The education secretary Nadhim Zahawi has written to headteachers “strongly” urging them to take up the government’s flagship tutoring programme.

The news comes after Robert Halfon, chair of the Commons Education Select Committee, suggested that the government should break its contract with Randstad, the company contracted to run the National Tutoring Programme (NTP).

Mr Zahawi wrote to heads saying he would “strongly urge” them to take up the “range of NTP support and maximise the opportunities available to you to support those pupils that need the most additional help”. 

He added that tutoring helped build pupils’ “resilience and confidence” and that “we need every school to use this offer to its fullest extent to focus on the most effective approaches”.

Randstad has previously been criticised for providing an unwieldy online platform for schools to use to book tutoring.

But Mr Zahawi said: “We are constantly improving our systems and have recently made amends to the sign up process to reduce the admin required for schools.”

“Our hope is to create a new and permanent element of the school system, providing those children who need it most with an opportunity which has hitherto been available to only the few. I’m grateful for your support in realising that ambition.”

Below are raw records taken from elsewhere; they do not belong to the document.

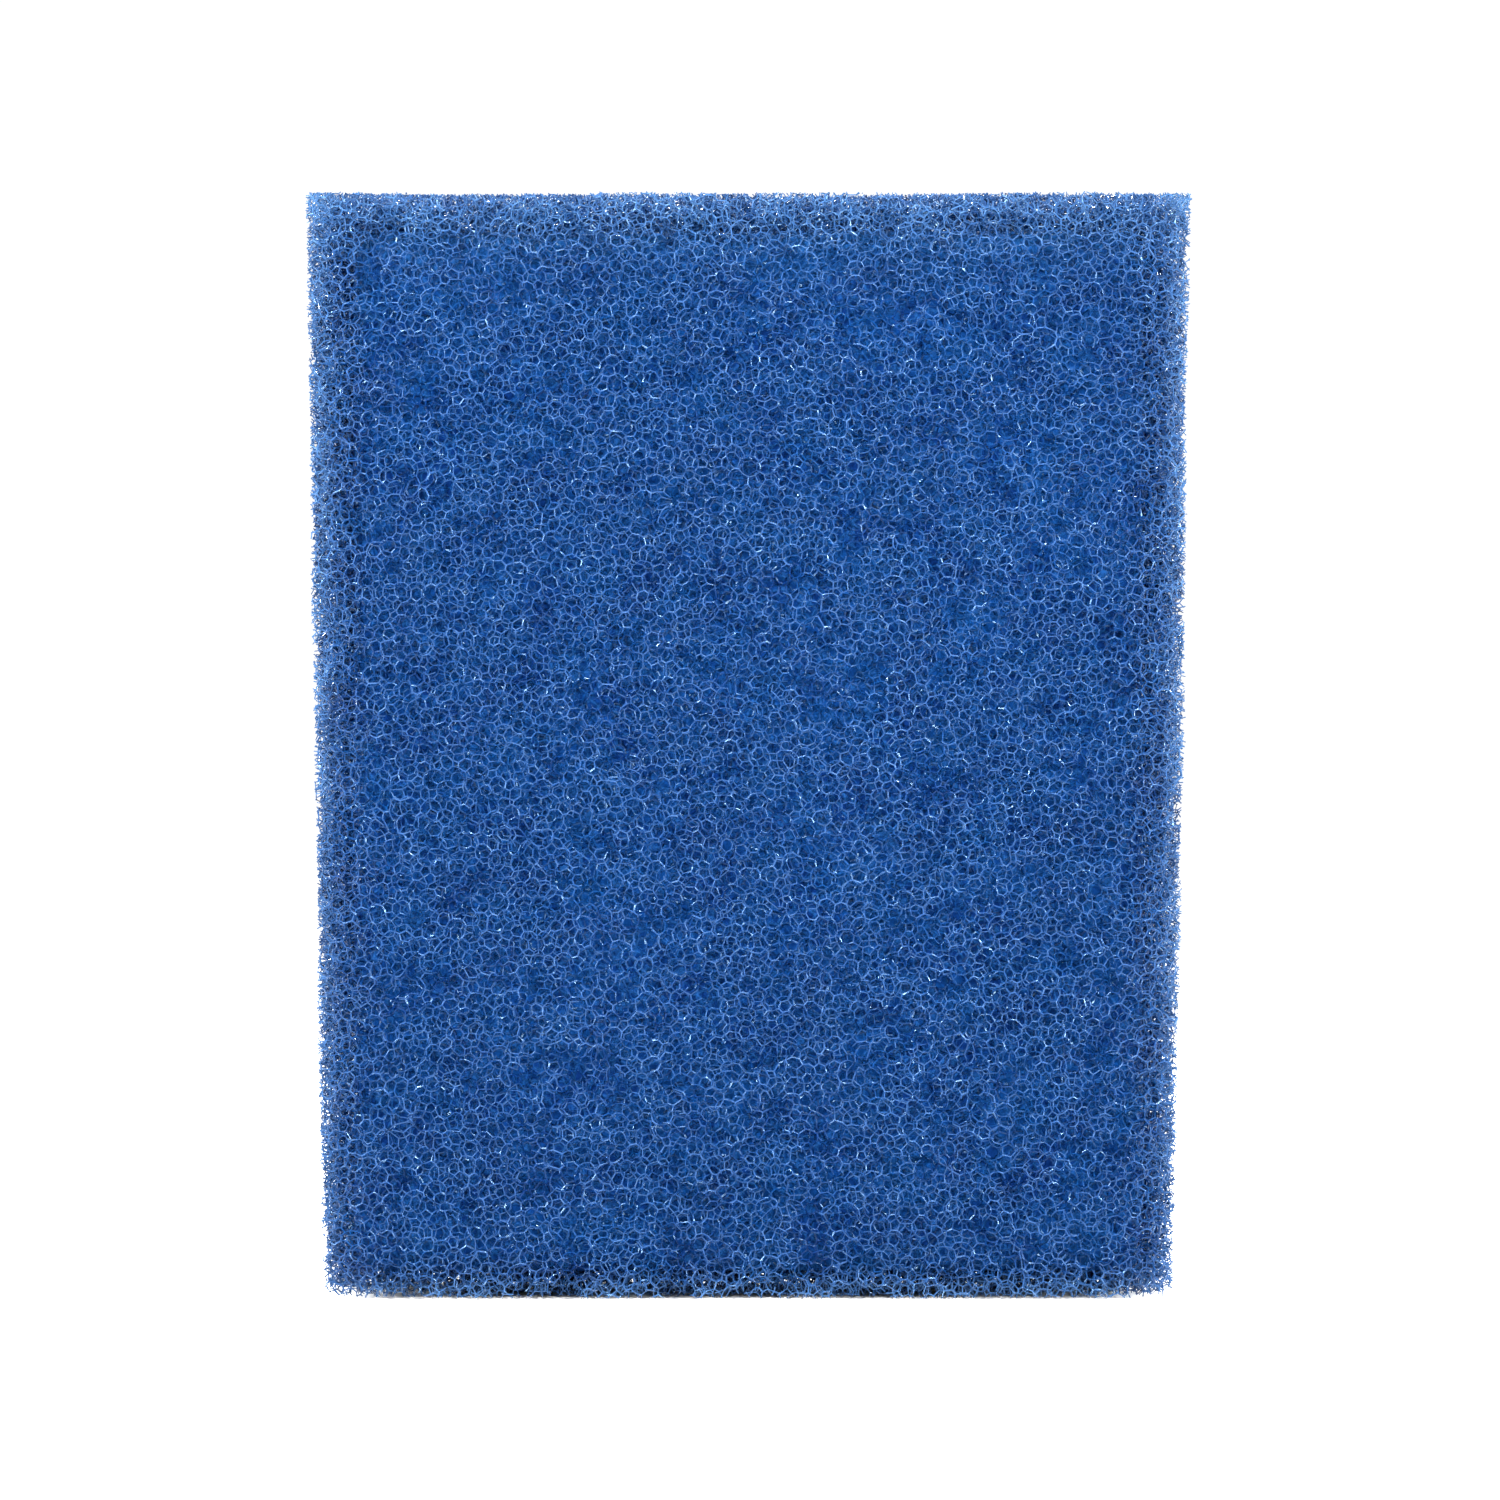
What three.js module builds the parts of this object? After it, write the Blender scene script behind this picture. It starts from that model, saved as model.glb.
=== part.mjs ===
// Filter-foam pad of a pond or aquarium sponge filter: one rectangular block of
// coarse open-cell foam, cut square from a bun and stood on its short end.
// Millimetres, +Z up. The origin is the middle of the face it stands on, +X runs
// across the broad faces and the water flows through them along Y.
import * as THREE from 'three';
import { RoundedBoxGeometry } from 'three/addons/geometries/RoundedBoxGeometry.js';

// Driving dimensions, mm.
const PAD_WIDTH = 135; // across the broad faces
const PAD_HEIGHT = 172; // standing height
const PAD_THICKNESS = 50; // the water's way through the foam

// The knife leaves the edges square, and the soft foam rounds them by about half a cell.
const CELL_SIZE = 2.5;
const EDGE_RADIUS = CELL_SIZE / 2;
const EDGE_SEGMENTS = 3;

const foam = new THREE.MeshStandardMaterial({
  name: 'foam',
  color: new THREE.Color().setStyle('rgb(37, 82, 148)'),
  roughness: 0.75,
  metalness: 0,
});

// The foam as the closed outer shape of its block: the cells are far finer than the
// part's fits, so the envelope is what fills a filter chamber.
function foamPad() {
  const block = new RoundedBoxGeometry(
    PAD_WIDTH, PAD_THICKNESS, PAD_HEIGHT, EDGE_SEGMENTS, EDGE_RADIUS,
  );
  const pad = new THREE.Mesh(block, foam);
  pad.name = 'foam_pad';
  pad.position.z = PAD_HEIGHT / 2;
  return pad;
}

const spongeFilter = new THREE.Group();
spongeFilter.add(foamPad());

export default spongeFilter;
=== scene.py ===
"""Filter-foam pad of a sponge filter, as a real network of foam struts round a dark core.

The foam is grown the way the real one is: bubbles packed at random, a strut wherever three
bubbles meet, a node wherever four meet, and then the block is cut square by a knife.
"""
import math

import bpy
import numpy as np
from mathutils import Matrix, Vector
from mathutils.kdtree import KDTree


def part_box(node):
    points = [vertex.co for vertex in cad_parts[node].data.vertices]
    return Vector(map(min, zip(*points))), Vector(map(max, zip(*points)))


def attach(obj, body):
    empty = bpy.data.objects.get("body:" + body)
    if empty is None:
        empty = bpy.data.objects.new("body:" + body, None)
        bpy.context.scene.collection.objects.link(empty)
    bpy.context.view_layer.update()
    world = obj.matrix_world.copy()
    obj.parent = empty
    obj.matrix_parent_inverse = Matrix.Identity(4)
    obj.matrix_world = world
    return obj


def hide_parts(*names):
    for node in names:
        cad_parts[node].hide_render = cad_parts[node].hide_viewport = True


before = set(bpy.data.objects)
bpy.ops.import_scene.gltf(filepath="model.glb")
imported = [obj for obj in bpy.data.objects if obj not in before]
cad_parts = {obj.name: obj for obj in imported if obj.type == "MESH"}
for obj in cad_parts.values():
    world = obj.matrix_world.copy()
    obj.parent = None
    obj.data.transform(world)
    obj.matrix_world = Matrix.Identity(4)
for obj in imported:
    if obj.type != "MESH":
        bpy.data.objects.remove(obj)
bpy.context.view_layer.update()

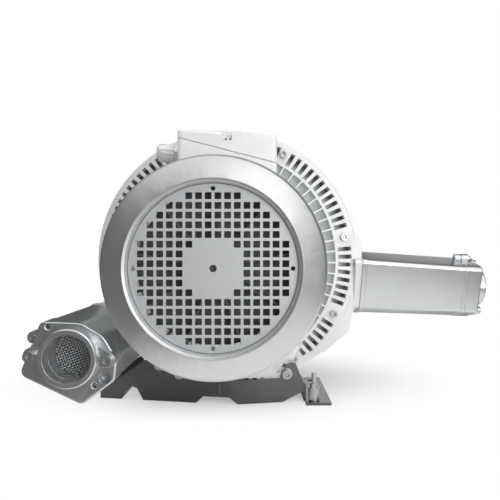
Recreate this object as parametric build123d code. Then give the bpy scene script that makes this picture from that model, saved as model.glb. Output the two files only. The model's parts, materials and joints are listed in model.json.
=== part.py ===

The news comes after Mr Halfon said that the government should “seriously consider” breaking its contract with Randstad.

Writing for the website Conservative Home, Mr Halfon said that while upwards of 96 per cent of schools in the South had engaged with the NTP, just 50 per cent of schools in the North had engaged with it.

In January, the education committee heard concerns from some headteachers that catch-up tutors provided by Randstad were “inconsistent” in quality and not always “very good with children”.

In December 2021, Nick Bent, CEO of the Tutor Trust, one of the partners delivering tutoring in schools under Randstad, told MPs that Randstad did not “have enough staff or the right expertise” and there were “problems” with the tuition hub.

“There are huge problems with the technology hub that is meant to organise all of the tutoring and some of us are still refusing to use that tuition hub because it’s so dysfunctional,” he added.

A spokesperson for Randstad said: “Over 300,000 packages of support were delivered to pupils through the National Tutoring Programme in the first term of the academic year, demonstrating our ongoing commitment to closing the gap on lost learning.

“We continue to work at pace to deliver the National Tutoring Programme, supporting those pupils whose education has been most impacted by the pandemic.”

Geoff Barton, general secretary of the Association of School and College Leaders, said: “We’re not surprised that education secretary Nadhim Zahawi is now resorting to entreaties to get schools to sign up to the National Tutoring Programme.

“The problem is that the concept is inherently flawed. The logistics of arranging sessions and briefing private tutors is challenging, and many schools decide they prefer to use their own staff, who already know their students and their needs.

“However, the government has ploughed considerable public money and political capital into the National Tutoring Programme and is now left desperately trying to make it work.”